Independentemente da linguagem, o propósito da arte urbana é promover uma aproximação que produza significados ao público, que interage e participa da proposta do artista. Vale ressaltar que essas manifestações artísticas ainda são uma prática social, uma apropriação estética do espaço urbano que pode promover mudanças sociais, interligar e modelar a construção coletiva de uma cidade.
Espaços de interesse coletivo atuam como a principal ferramenta de expressão artística desse movimento, pois eles preservam as histórias do passado.
A série Muro das Memórias, do muralista Eduardo Kobra, cria um ambiente de reflexão e promove uma mensagem importante sobre a preservação do nosso patrimônio histórico. Um outro exemplo é a empena cega, que fica no prédio em frente ao Mercado Municipal de São Paulo, feita pelo artista Mundano. O mural é uma releitura da emblemática obra Operários, de Tarsila do Amaral, e foi pintado com lama tóxica que ainda não foi retirada de Brumadinho. A pintura, de 800 metros quadrados, é uma forma de lembrar e pedir justiça todos os dias.

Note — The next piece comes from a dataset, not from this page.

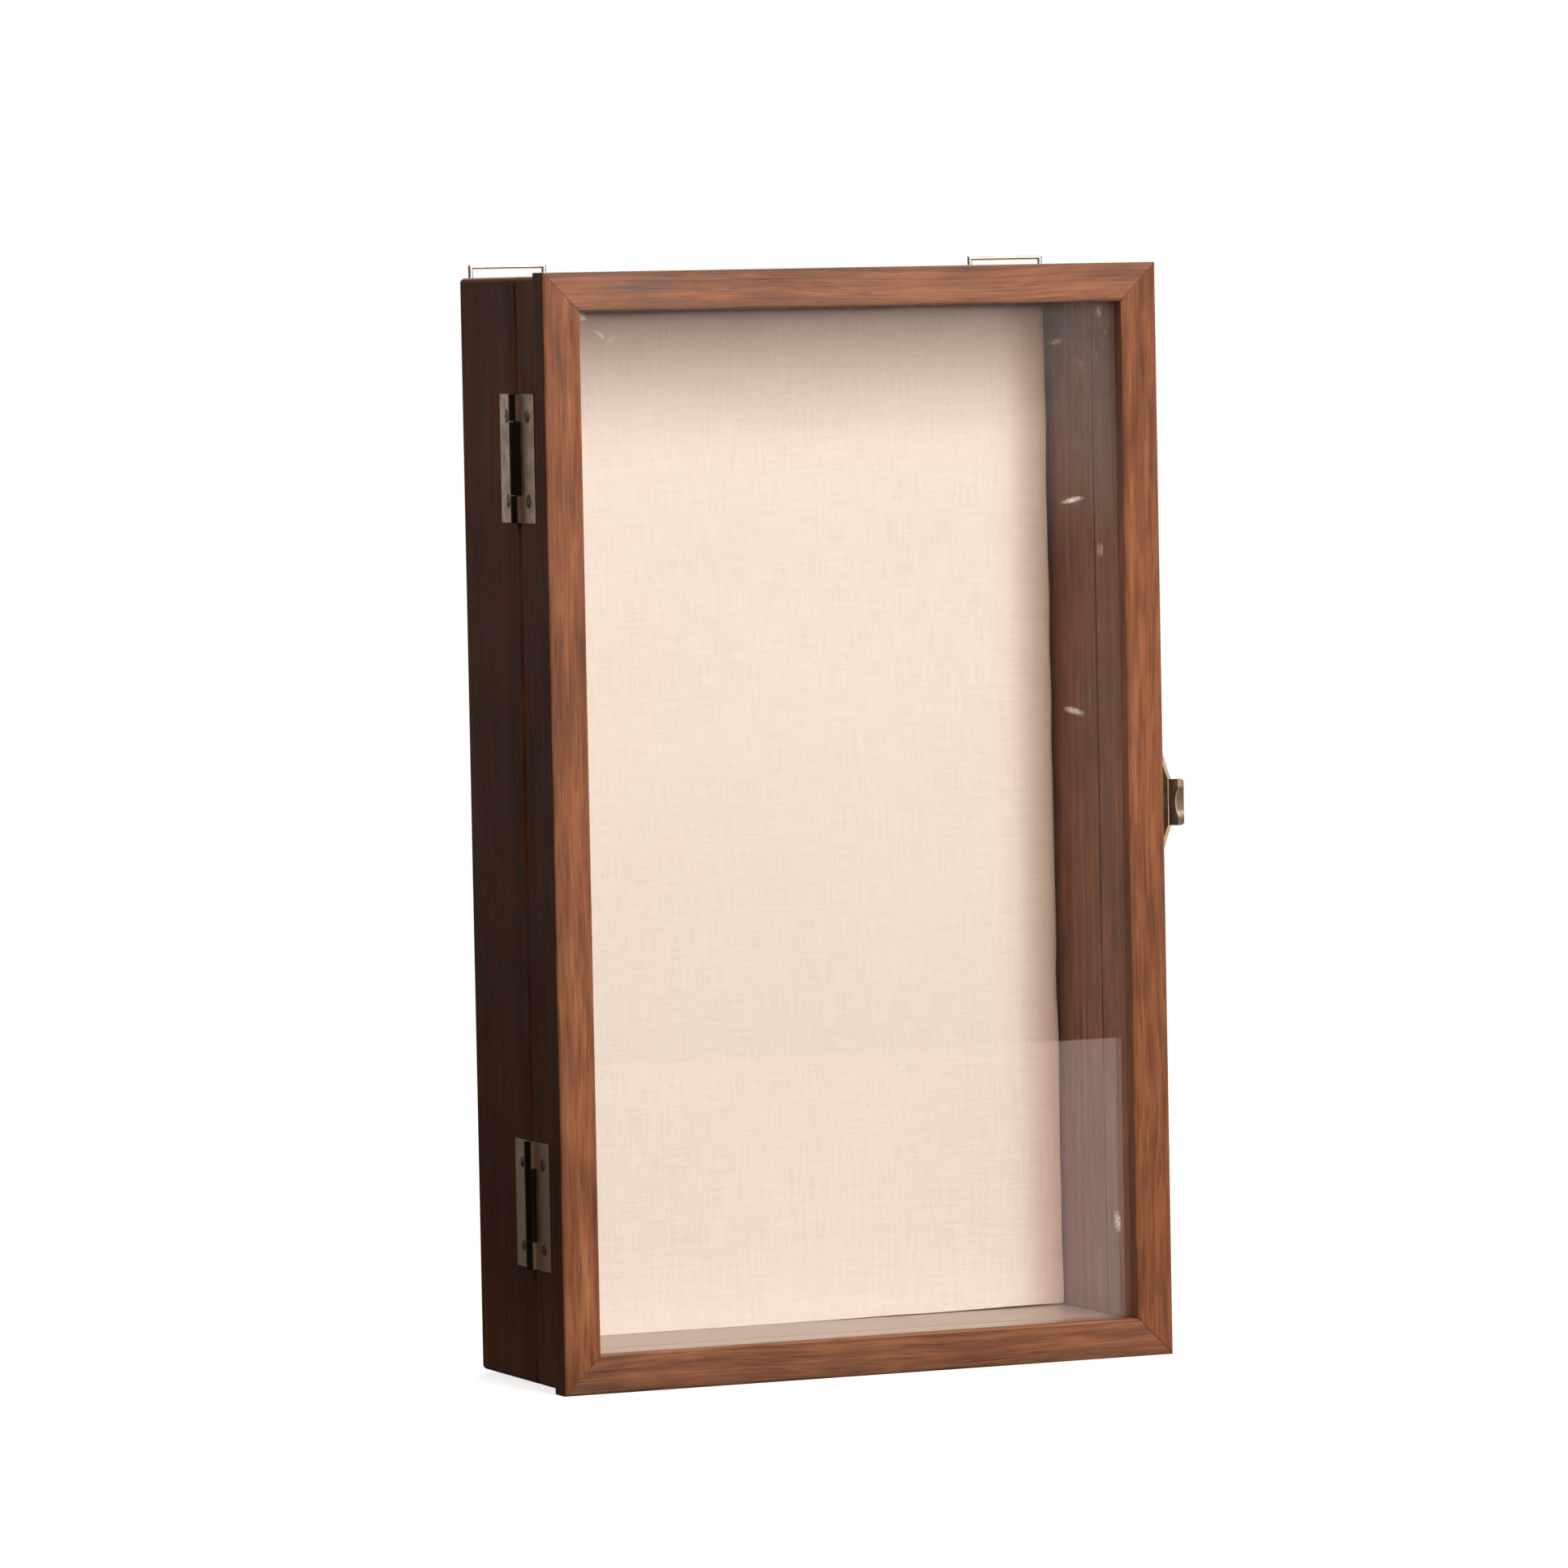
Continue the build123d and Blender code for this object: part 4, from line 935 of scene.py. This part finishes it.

Em tempos de tantas incertezas, catástrofes naturais, mudanças climáticas, crises sanitárias e atentados aos direitos humanos é o momento em que a arte floresce trazendo esses diálogos ao público e nos faz refletir sobre nosso papel neste cenário. Espaços de interesse social capazes de resgatar memórias negligenciadas, de conscientização, compreensão e manifestação passam a desempenhar um papel ainda mais importante para o futuro de nossa sociedade.
De acordo com um estudo divulgado pelo Instituto Brasileiro de Geografia e Estatística (IBGE) no fim de 2019 e dados contidos no extenso painel lançado em 2020 pelo Observatório Itaú Cultural a respeito do panorama econômico dos setores cultural e criativo brasileiros, fica comprovada a rentabilidade da cultura, demonstrando que existem 5 milhões de pessoas no país que vivem de arte.
A street art e o grafitti são manifestações artísticas que ganham vida nos espaços públicos. A produção é materializada em muros e paredes que compõem o ambiente das cidades através de técnicas diversas, como o uso de sprays, tinta acrílica, colagens, stencil, e por aí vai.
Os artistas urbanos expressam narrativas das cidades, questões diversas que atravessam a realidade social, propondo críticas e reflexões por meio das formas, cores e traços variados. Junto a outras expressões artísticas, a street art ganhou força também por fazer parte da cultura popular do hip hop, que traduz as vivências das ruas por meio da arte. Um dos primeiros trabalhos de desenhos escritos em muros na capital paulista foi do icônico artista Alex Vallauri. A obra intitulada como Boca de Alfinete evidenciou a censura da ditadura militar demonstrando o poder e a importância da arte urbana como ferramenta de comunicação e transformação do ambiente público.
É incrível pensar que, nas ruas de São Paulo, há desde obras consagradas de Burle Marx e Tomie Ohtake e também trabalhos fantásticos de artistas que continuam na ativa escrevendo seus nomes na história, como Os Gêmeos, Speto e tantos outros talentosíssimos artistas que temos vivos e ativos no nosso país.
Para mim, é surpreendente observar um mural e tentar entender os motivos e as mensagens por trás das obras que vemos nas ruas. Isto faz com que eu me sinta mais próximo do espírito da criatividade e, por tabela, dos artistas que foram os autores das respectivas artes. Esta experiência foi um dos motivos que me levaram a trabalhar com esta área. Todo o diálogo urbano fez com que eu construísse dentro de mim a necessidade de, não só tentar compreender este movimento, mas também ser um agente para que esta movimentação cresça cada dia mais.